= Given data =
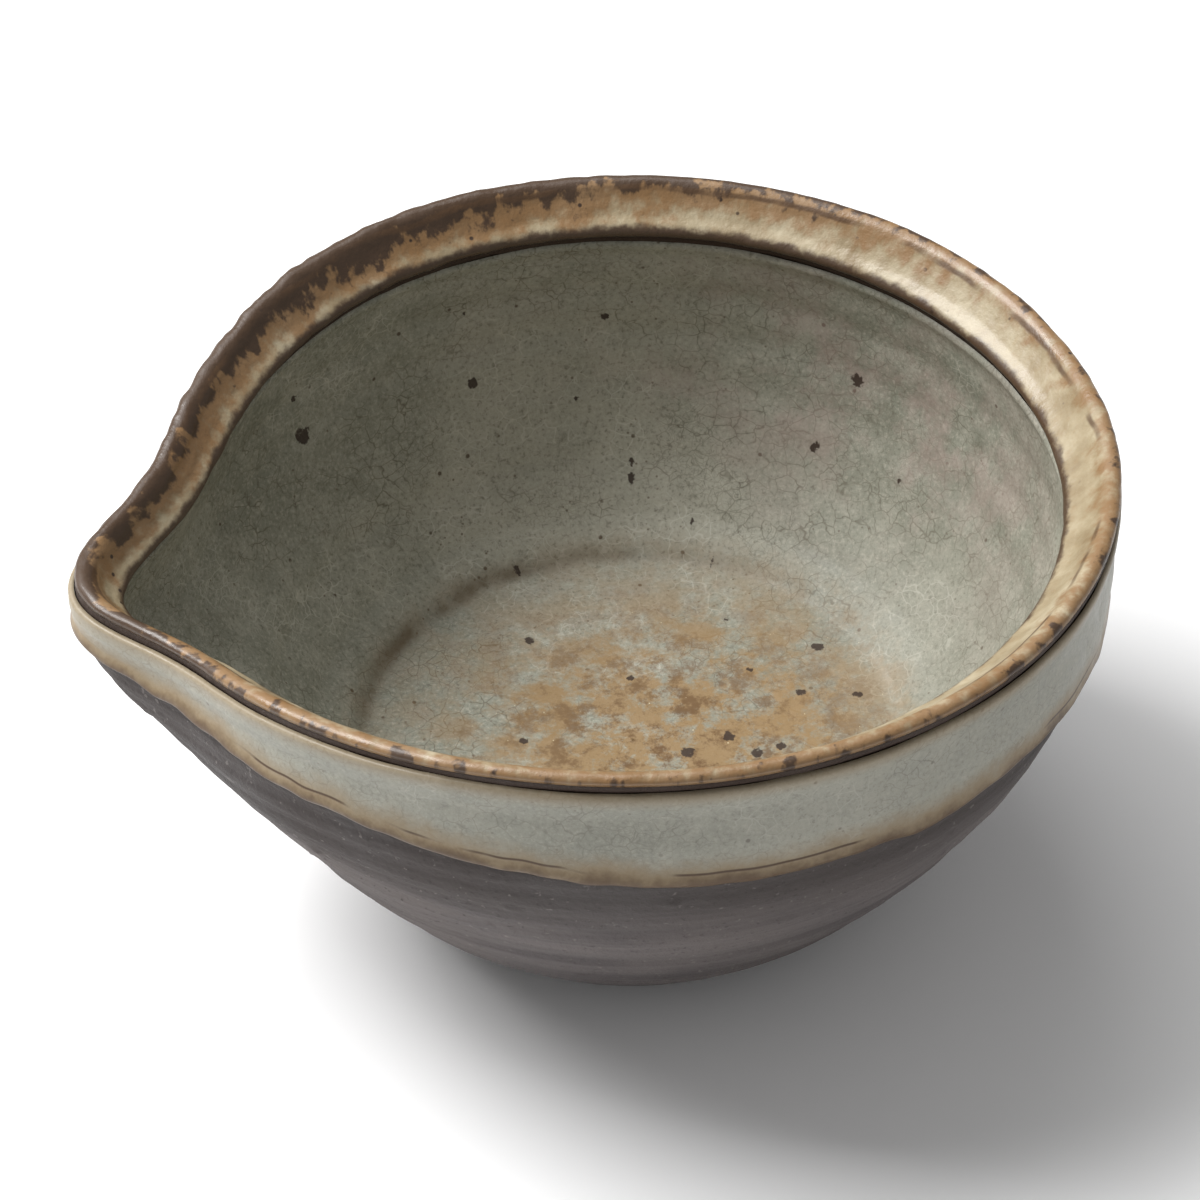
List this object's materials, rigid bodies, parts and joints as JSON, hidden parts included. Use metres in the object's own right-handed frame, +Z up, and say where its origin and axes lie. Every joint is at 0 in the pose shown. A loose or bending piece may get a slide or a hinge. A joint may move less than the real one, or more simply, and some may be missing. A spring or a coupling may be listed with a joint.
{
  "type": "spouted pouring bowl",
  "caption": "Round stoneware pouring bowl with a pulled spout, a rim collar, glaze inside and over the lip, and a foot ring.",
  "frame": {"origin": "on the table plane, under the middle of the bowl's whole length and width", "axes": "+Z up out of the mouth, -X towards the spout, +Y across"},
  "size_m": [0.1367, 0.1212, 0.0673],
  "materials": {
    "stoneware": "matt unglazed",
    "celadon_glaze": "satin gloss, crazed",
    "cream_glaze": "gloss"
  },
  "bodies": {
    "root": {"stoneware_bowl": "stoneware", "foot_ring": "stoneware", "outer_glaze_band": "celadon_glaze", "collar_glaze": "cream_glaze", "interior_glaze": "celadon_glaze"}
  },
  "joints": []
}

= Task prompt =
Set down the material above again, word for word.

= Written reply =
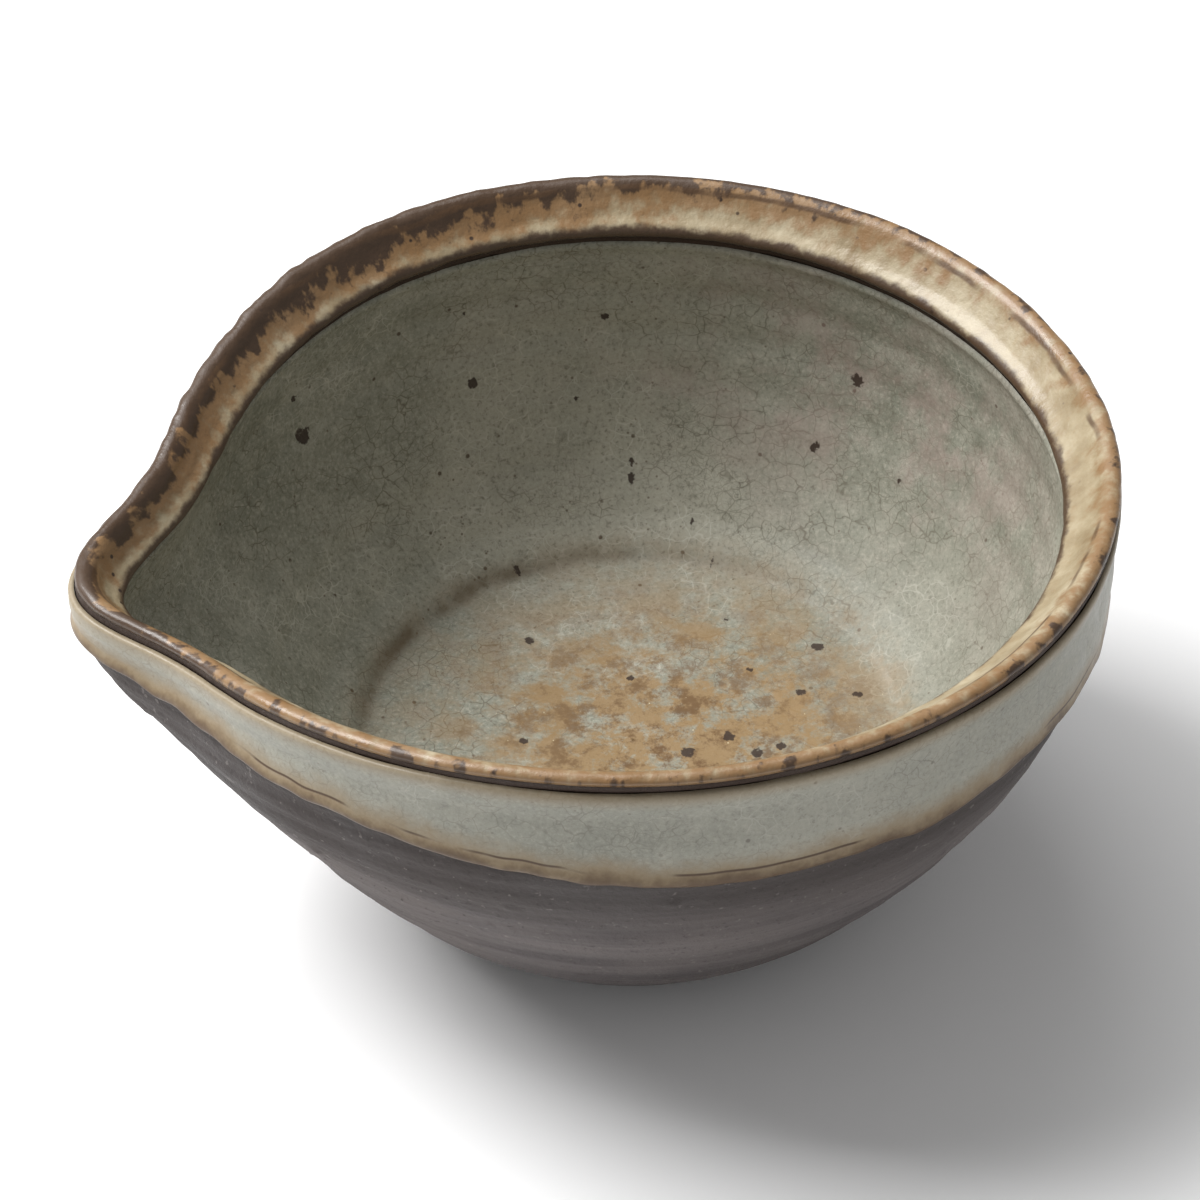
List this object's materials, rigid bodies, parts and joints as JSON, hidden parts included. Use metres in the object's own right-handed frame, +Z up, and say where its origin and axes lie. Every joint is at 0 in the pose shown. A loose or bending piece may get a slide or a hinge. A joint may move less than the real one, or more simply, and some may be missing. A spring or a coupling may be listed with a joint.
{
  "type": "spouted pouring bowl",
  "caption": "Round stoneware pouring bowl with a pulled spout, a rim collar, glaze inside and over the lip, and a foot ring.",
  "frame": {"origin": "on the table plane, under the middle of the bowl's whole length and width", "axes": "+Z up out of the mouth, -X towards the spout, +Y across"},
  "size_m": [0.1367, 0.1212, 0.0673],
  "materials": {
    "stoneware": "matt unglazed",
    "celadon_glaze": "satin gloss, crazed",
    "cream_glaze": "gloss"
  },
  "bodies": {
    "root": {"stoneware_bowl": "stoneware", "foot_ring": "stoneware", "outer_glaze_band": "celadon_glaze", "collar_glaze": "cream_glaze", "interior_glaze": "celadon_glaze"}
  },
  "joints": []
}